#### GIVEN TASK
Copy every line that contains the string "caption" from the entries below.

# start of DATA SECTION

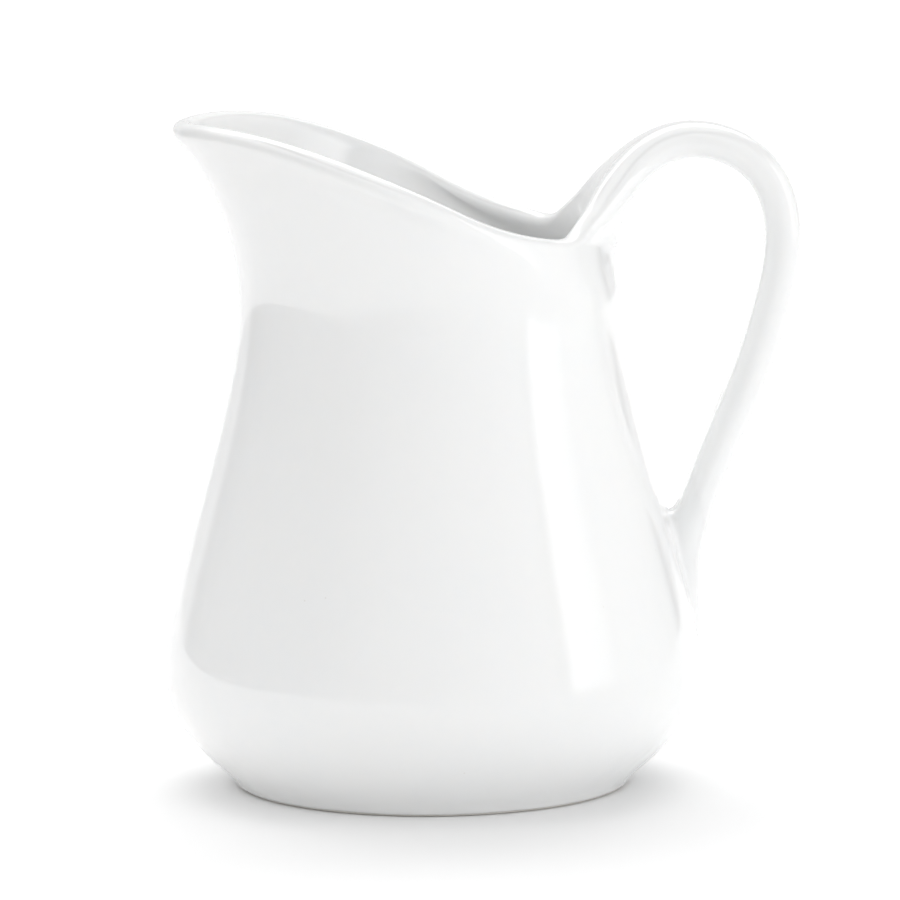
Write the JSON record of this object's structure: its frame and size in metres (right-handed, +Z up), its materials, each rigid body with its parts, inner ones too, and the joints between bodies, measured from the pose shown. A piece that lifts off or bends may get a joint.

# end of DATA SECTION
# start of DATA SECTION

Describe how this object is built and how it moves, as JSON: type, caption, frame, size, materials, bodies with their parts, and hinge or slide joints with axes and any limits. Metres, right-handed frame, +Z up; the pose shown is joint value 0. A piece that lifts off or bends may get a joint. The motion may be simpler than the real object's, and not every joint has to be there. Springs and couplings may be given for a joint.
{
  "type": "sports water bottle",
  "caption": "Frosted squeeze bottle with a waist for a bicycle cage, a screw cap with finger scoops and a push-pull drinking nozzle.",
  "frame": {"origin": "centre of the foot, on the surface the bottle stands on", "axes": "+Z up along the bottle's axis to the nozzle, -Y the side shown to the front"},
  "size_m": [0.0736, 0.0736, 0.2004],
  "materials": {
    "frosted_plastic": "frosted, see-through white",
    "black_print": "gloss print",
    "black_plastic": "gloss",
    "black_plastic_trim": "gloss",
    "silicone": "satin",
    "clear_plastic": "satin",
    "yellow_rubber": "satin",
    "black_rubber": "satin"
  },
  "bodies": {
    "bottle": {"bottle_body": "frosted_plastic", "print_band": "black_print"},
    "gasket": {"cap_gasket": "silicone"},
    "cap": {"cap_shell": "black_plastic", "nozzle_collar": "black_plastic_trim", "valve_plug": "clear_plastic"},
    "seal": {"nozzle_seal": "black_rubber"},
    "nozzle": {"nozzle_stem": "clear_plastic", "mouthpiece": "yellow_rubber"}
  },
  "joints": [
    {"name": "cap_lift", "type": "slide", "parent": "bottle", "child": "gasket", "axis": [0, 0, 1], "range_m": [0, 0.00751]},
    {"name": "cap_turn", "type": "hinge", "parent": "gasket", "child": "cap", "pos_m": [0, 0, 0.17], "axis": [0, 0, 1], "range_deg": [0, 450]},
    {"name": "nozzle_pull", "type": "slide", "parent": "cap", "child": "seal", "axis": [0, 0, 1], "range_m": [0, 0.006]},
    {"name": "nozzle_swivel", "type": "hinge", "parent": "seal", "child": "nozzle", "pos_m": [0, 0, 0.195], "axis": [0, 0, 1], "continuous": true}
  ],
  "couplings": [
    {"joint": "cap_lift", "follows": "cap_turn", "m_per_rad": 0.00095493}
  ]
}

# end of DATA SECTION
# start of DATA SECTION

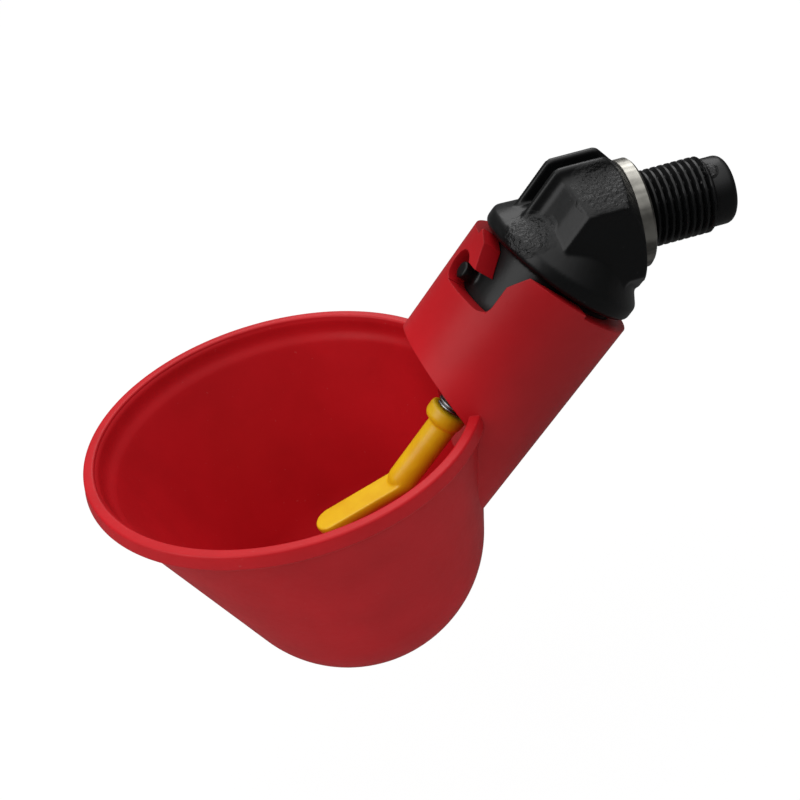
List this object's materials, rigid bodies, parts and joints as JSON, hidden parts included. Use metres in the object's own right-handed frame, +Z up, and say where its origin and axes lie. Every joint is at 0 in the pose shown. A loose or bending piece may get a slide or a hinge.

# end of DATA SECTION

#### SOLUTION BELOW
Describe how this object is built and how it moves, as JSON: type, caption, frame, size, materials, bodies with their parts, and hinge or slide joints with axes and any limits. Metres, right-handed frame, +Z up; the pose shown is joint value 0. A piece that lifts off or bends may get a joint. The motion may be simpler than the real object's, and not every joint has to be there. Springs and couplings may be given for a joint.
  "caption": "Frosted squeeze bottle with a waist for a bicycle cage, a screw cap with finger scoops and a push-pull drinking nozzle.",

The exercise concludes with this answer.